Yes. I manage the servers for a small startup I'm working on, we sell our software to the enterprise and have to do a custom deployment for each one of them which is very time consuming. I'm considering installing cloud foundry and doing all the deployment through that
I work at an early-stage startup where we all do a bit of devops, but I end up doing most of the configuration.
I think I can answer this question partially from a slightly different stand point.

We host (the fully managed kind) several clients' projects (small and medium). It isn't atypical to have some clients hire us for server "management" as insurance. Meaning we only dive in when something awry happens to their stack and they need that jack-of-all-trade tech who can pinpoint the culprit quickly. ~$30/mo as insurance is peanuts compared to potential revenue gaps.

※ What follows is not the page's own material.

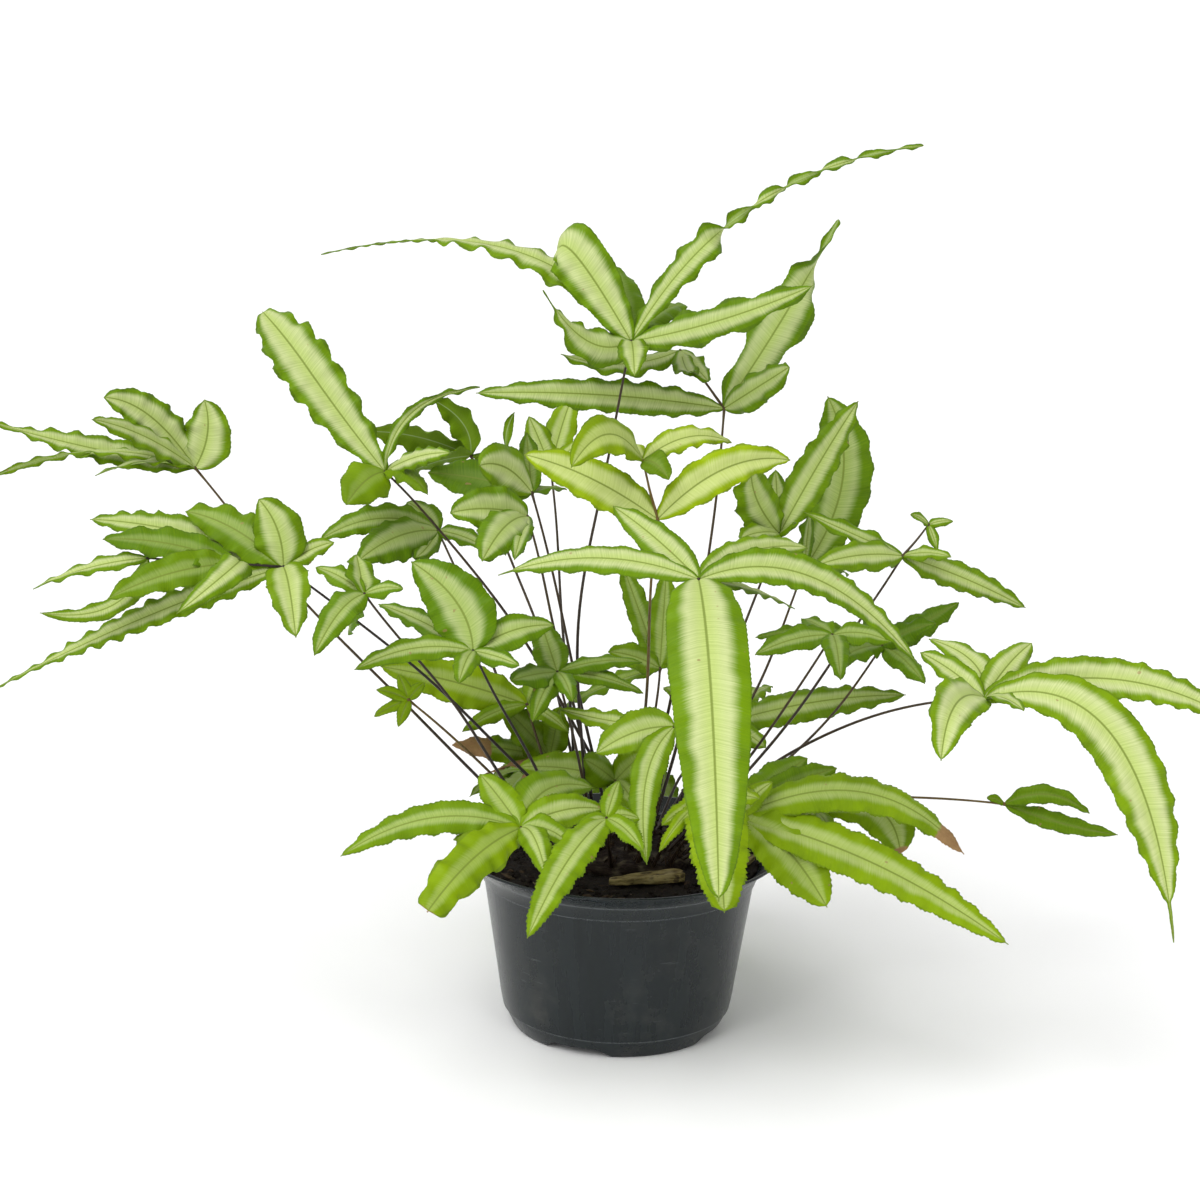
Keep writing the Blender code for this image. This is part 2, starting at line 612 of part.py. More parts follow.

Others want a turnkey solution where we document the details of their stack and we manage the ops part in coordination with the dev. I think this is where the most value is captured by our clients.

There are other interesting outlier cases but it's likely OT :)

At my job? No.

My sense is that it depends on team size -- when you are big enough that there's full time work in DevOps, I think you should have a specialist.

We have a mixture of dev-managed, and ops-managed servers here. However, we are exclusively moving to a model where dev create chef scripts for servers, but ops manage them.
I am not a full time dev, but do write little scripts and web apps to help out my team members. I have a server that I have to support for this (no external support) and I actually like it that way.
I do, and I actually enjoy it. A lot of management today is controlled by scripts (at least in my env).
Not fully a developer nowadays, but I either self manage or use cloud services.

Lately I have been thinking about hiring a freelancer to optimize some servers, but other than that I control the servers for my business. I should probably pay someone to help me since I use my servers for tracking/redirecting my campaigns, and if a server goes down I am just losing 100% of money.